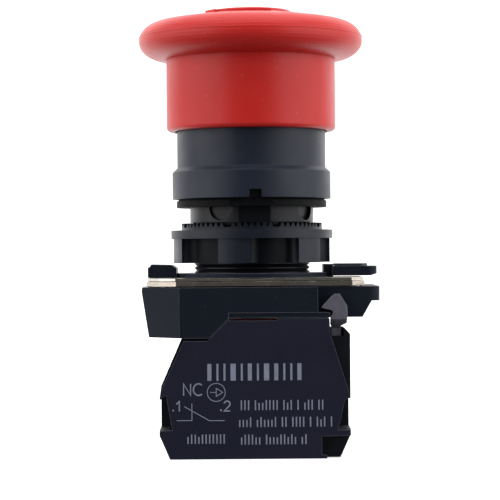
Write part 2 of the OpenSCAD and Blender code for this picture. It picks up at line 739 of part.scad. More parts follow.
module block_cover() {
    left = block_left - 0.05;
    right = block_right - 0.05;
    top = block_top - 0.15;
    foot = block_bottom - 0.1;
    outline = [[-4.0 - (top - shoulder_z), shoulder_z + 0.1], [-4.0, top], [-3.9, top - 0.3],
        [4.3, top - 0.3], [4.3, top], [13.2, top], [13.3, block_top - 2.7], [right - 0.5, entry_top + 1.9],
        [right, entry_top + 0.3], [right - 1, entry_top - 0.1], [right - 2.2, entry_bottom - 0.1],
        [right, entry_bottom - 0.1], [right, entry_bottom - 1.1], [right - 5, entry_bottom - 1.2],
        [right - 5, foot + 0.7], [right - 4.1, foot + 0.5], [right - 4.1, foot], [-left + 1.8, foot],
        [-left, foot + 4.1], [-left, entry_bottom - 0.1], [-left + 2.2, entry_bottom],
        [-left + 1.2, entry_top + 0.8], [-left, entry_top + 0.1], [-left + 0.3, entry_top + 1.6],
        [-11.9, shoulder_z + 0.1]];
    color("#20232b") union() {
        side_plate(outline, block_front, block_front + cover_t);
        for (p = cover_pegs) translate([p[0], block_front + cover_t - 0.3, p[1]]) rotate([-90, 0, 0])
            cylinder(r = peg_r, h = 2.2);
    }
}

module contact_plunger() {
    half = plunger_w / 2;
    stem = stem_w / 2;
    y0 = mid_y - plunger_t / 2;
    y1 = mid_y + plunger_t / 2;
    color("red") difference() {
        union() {
            block([-stem, stem_front, head_low_z], [stem, head_back, plunger_top]);
            block([-half, head_front, head_low_z], [half, head_back, head_top_z]);
            block([-stem, y0, stem_bottom], [stem, y1, head_low_z + eps]);
        }
        // window for the bridge and its spring
        block([-stem - 1, y0 + 0.6, stem_bottom + 1.3], [stem + 1, y1 - 0.6, bridge_top + 0.05]);
    }
}

module contact_bridge() {
    color("orange") difference() {
        block([-bridge_len / 2, mid_y - bridge_w / 2, bridge_top - bridge_t],
              [bridge_len / 2, mid_y + bridge_w / 2, bridge_top]);
        translate([0, mid_y, bridge_top - 2]) cylinder(r = 0.5, h = 4);
    }
}

module bridge_tips() {
    color("white") for (s = [-1, 1]) translate([s * tip_x, mid_y, bridge_top])
        cylinder(r1 = tip_r + 0.1, r2 = tip_r - 0.1, h = 0.18);
}

module bridge_spring() {
    color("silver") translate([0, mid_y, 0])
        coil(0.95, 0.3, stem_bottom + 1.32, bridge_top - bridge_t - 0.02, 4, 12);
}

module plunger_spring() {
    color("silver") translate([0, mid_y, 0]) coil(1.5, 0.4, cavity_floor + 0.02, stem_bottom - 0.02, 6, 14);
}

module fixed_contact(side) {
    inner = tip_x - 1;
    y0 = mid_y - strip_w / 2;
    color("peru") mirror([side < 0 ? 1 : 0, 0, 0]) difference() {
        union() {
            block([5.2, y0, strip_bottom], [14.2, y0 + strip_w, strip_bottom + strip_t]);
            block([5.2, mid_y - 1.4, strip_bottom], [6, mid_y + 1.4, contact_z]);
            block([inner, mid_y - 1.4, contact_z - strip_t], [6, mid_y + 1.4, contact_z]);
        }
        translate([terminal_x, mid_y, strip_bottom - 1]) cylinder(d = screw_d + 0.1, h = 4);
    }
}

module fixed_tips() {
    color("white") for (s = [-1, 1]) translate([s * tip_x, mid_y, contact_z - strip_t - tip_t])
        cylinder(r1 = tip_r - 0.1, r2 = tip_r + 0.1, h = tip_t);
}

module clamp_washer(side) {
    half = washer_x / 2;
    lip = head_r + 0.12;
    color("silver") translate([side * terminal_x, mid_y, head_top + 0.02]) difference() {
        union() {
            block([-half, -half, 0], [half, half, clamp_t - 0.02]);
            for (s = [-1, 1]) block([-half, min(s * lip, s * half), -0.8],
                [half, max(s * lip, s * half), 0.2]);
        }
        translate([0, 0, -1]) cylinder(d = screw_d + 0.3, h = 4);
        // grooves that grip the wire
        for (i = [-1:1]) block([i * 1.9 - 0.15, -half - 1, clamp_t - 0.22],
            [i * 1.9 + 0.15, half + 1, clamp_t + 1]);
    }
}

module terminal_screw(side) {
    head_z = head_top - head_h;
    color("lightgray") translate([side * terminal_x, mid_y, 0]) difference() {
        union() {
            translate([0, 0, head_z]) cylinder(r1 = head_r - 0.4, r2 = head_r, h = 0.5);
            translate([0, 0, head_z + 0.5 - eps]) cylinder(r = head_r, h = head_h - 0.5 + eps);
            translate([0, 0, head_top - eps])
                cylinder(d = screw_d, h = strip_bottom + strip_t + 1 - head_top);
        }
        // cross recess
        for (a = [0, 90]) translate([0, 0, head_z]) rotate([0, 0, a])
            cube([3.4, 0.8, 2.4], center = true);
    }
}

module hook_clip() {
    z = block_top;
    outline = [[14.13, z + 4.04], [15.02, z + 4.04], [16.27, z + 2.02], [16.34, z + 0.77], [16.2, z - 1.0],
        [15.2, z - 1.5], [15.2, z - 6.2], [13.6, z - 6.2], [13.6, z - 1.6], [13.4, z - 1.2],
        [13.4, z + 0.08],
        [13.92, z + 0.91], [13.58, z + 1.3], [12.47, z + 1.5], [11.84, z + 1.8], [13.58, z + 3.6]];
    back = hook_slot_y;
    front = hook_y;
    // the strip's bends seen from the side: down the front, back at the fold, down the slot
    bend = [[front, z + 5], [front + hook_t, z + 5], [front + hook_t, z + 0.1], [back + hook_t, z - 1.5],
        [back + hook_t, z - 7], [back, z - 7], [back, z - 1.9], [front, z - 0.3]];
    color("gray") difference() {
        intersection() {
            side_plate(outline, front - 1, back + 3);
            translate([10, 0, 0]) rotate([90, 0, 90]) linear_extrude(8) polygon(bend);
        }
        translate([hook_pivot[0], front - 1, hook_pivot[1]]) rotate([-90, 0, 0])
            cylinder(r = pin_r + run_gap, h = 8);
    }
}

module hook_pin() {
    color("silver") translate([hook_pivot[0], hook_slot_y - 0.2, hook_pivot[1]]) rotate([-90, 0, 0])
        cylinder(r = pin_r, h = pin_len);
}

mushroom_cap();
cam_core();
core_screws();
push_rod();
rod_clip();
release_spring();
return_spring();
bezel();
sleeve_seal();
threaded_barrel();
panel_gasket();
latch_cage();
latch_block(-1);  // latch_block_left
latch_block(1);  // latch_block_right
latch_springs();
ring_nut();
lock_ring();
lever_pad();
lock_plate();
spring_plate();
plate_rivets();
collar_body();
block_housing();
block_floor();
block_cover();
contact_plunger();
contact_bridge();
bridge_tips();
bridge_spring();
plunger_spring();
fixed_contact(-1);  // fixed_contact_left
fixed_contact(1);  // fixed_contact_right
fixed_tips();
clamp_washer(-1);  // clamp_washer_left
clamp_washer(1);  // clamp_washer_right
terminal_screw(-1);  // terminal_screw_left
terminal_screw(1);  // terminal_screw_right
hook_clip();
hook_pin();
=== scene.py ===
import math
import random
import bpy
import bmesh
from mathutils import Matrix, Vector


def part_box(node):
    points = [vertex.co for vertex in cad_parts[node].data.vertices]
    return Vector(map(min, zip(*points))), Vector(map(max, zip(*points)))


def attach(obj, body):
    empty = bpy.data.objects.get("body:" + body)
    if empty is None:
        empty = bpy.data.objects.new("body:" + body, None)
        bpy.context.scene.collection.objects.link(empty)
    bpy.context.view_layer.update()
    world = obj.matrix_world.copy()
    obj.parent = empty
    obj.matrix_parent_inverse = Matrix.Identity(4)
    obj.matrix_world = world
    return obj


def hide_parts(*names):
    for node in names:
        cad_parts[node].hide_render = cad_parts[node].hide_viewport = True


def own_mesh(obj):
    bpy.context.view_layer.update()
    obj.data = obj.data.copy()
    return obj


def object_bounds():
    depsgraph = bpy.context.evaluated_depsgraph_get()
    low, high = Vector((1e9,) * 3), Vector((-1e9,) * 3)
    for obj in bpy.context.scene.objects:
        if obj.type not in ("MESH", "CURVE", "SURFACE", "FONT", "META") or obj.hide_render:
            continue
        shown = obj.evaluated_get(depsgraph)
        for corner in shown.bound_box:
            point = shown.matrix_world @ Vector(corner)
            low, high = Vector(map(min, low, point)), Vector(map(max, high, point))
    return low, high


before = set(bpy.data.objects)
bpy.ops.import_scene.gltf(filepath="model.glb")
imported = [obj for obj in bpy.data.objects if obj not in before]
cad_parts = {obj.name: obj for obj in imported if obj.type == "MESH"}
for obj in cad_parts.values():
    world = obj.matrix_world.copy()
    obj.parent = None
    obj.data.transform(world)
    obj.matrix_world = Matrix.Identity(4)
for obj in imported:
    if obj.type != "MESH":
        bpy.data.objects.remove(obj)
cadBox = [list(corner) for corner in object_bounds()]
mm = 0.001
print("frame loaded:", len(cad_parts), "nodes")

cameraSetup = {
    "distance": 0.350,      # from the head's axis to the lens
    "eyeHeight": -0.0076,   # level with the ring nut's foot
    "sideStep": -0.00036,
    "lens": 140.5,
    "sensorWidth": 36,
    "roll": 0.45,           # degrees, the head leans a little to the right
}


def addCamera(setup):
    data = bpy.data.cameras.new("camera")
    data.lens = setup["lens"]
    data.sensor_width = setup["sensorWidth"]
    camera = bpy.data.objects.new("camera", data)
    bpy.context.collection.objects.link(camera)
    camera.location = (setup["sideStep"], -setup["distance"], setup["eyeHeight"])
    camera.rotation_euler = (math.radians(90), math.radians(setup["roll"]), 0)
    bpy.context.scene.camera = camera


addCamera(cameraSetup)


def startMaterial(name):
    material = bpy.data.materials.new(name)
    material.use_nodes = True
    return material, material.node_tree, material.node_tree.nodes["Principled BSDF"]


def addNode(tree, kind, settings=None, **values):
    node = tree.nodes.new(kind)
    for key, value in (settings or {}).items():
        setattr(node, key, value)
    for key, value in values.items():
        node.inputs[key].default_value = value
    return node


def remap(tree, value, low, high, fromLow=0.3, fromHigh=0.7, interpolation="LINEAR"):
    node = addNode(tree, "ShaderNodeMapRange", {"interpolation_type": interpolation})
    for key, number in (("From Min", fromLow), ("From Max", fromHigh),
                        ("To Min", low), ("To Max", high)):
        node.inputs[key].default_value = number
    tree.links.new(value, node.inputs["Value"])
    return node.outputs["Result"]


studio = {
    "floorGap": 0.00002,    # the floor lies this far under the object's foot
    "halfWidth": 1.6,
    "front": -1.4,
    "back": 0.9,
    "sweepRadius": 0.5,
    "sweepSteps": 16,
    "height": 1.8,
    "floorColour": (0.93, 0.93, 0.925),
    "floorRoughness": 0.6,
    "floorGlow": 0.55,      # keeps the sweep white where the softboxes fall off
    "frontGlow": 0.105,     # the room behind the camera is dim
    "backGlow": 1.85,       # the room behind the object is bright
    "glowSpan": (-0.1, 0.75),   # where the one turns into the other, from front -1 to back 1
}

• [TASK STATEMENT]
Of the lines above, extract only those from the line with "contact_plunger();" to the line with "obj.data = obj.data.copy()", both included, exactly as written.

• [TASK RESPONSE]
contact_plunger();
contact_bridge();
bridge_tips();
bridge_spring();
plunger_spring();
fixed_contact(-1);  // fixed_contact_left
fixed_contact(1);  // fixed_contact_right
fixed_tips();
clamp_washer(-1);  // clamp_washer_left
clamp_washer(1);  // clamp_washer_right
terminal_screw(-1);  // terminal_screw_left
terminal_screw(1);  // terminal_screw_right
hook_clip();
hook_pin();
=== scene.py ===
import math
import random
import bpy
import bmesh
from mathutils import Matrix, Vector


def part_box(node):
    points = [vertex.co for vertex in cad_parts[node].data.vertices]
    return Vector(map(min, zip(*points))), Vector(map(max, zip(*points)))


def attach(obj, body):
    empty = bpy.data.objects.get("body:" + body)
    if empty is None:
        empty = bpy.data.objects.new("body:" + body, None)
        bpy.context.scene.collection.objects.link(empty)
    bpy.context.view_layer.update()
    world = obj.matrix_world.copy()
    obj.parent = empty
    obj.matrix_parent_inverse = Matrix.Identity(4)
    obj.matrix_world = world
    return obj


def hide_parts(*names):
    for node in names:
        cad_parts[node].hide_render = cad_parts[node].hide_viewport = True


def own_mesh(obj):
    bpy.context.view_layer.update()
    obj.data = obj.data.copy()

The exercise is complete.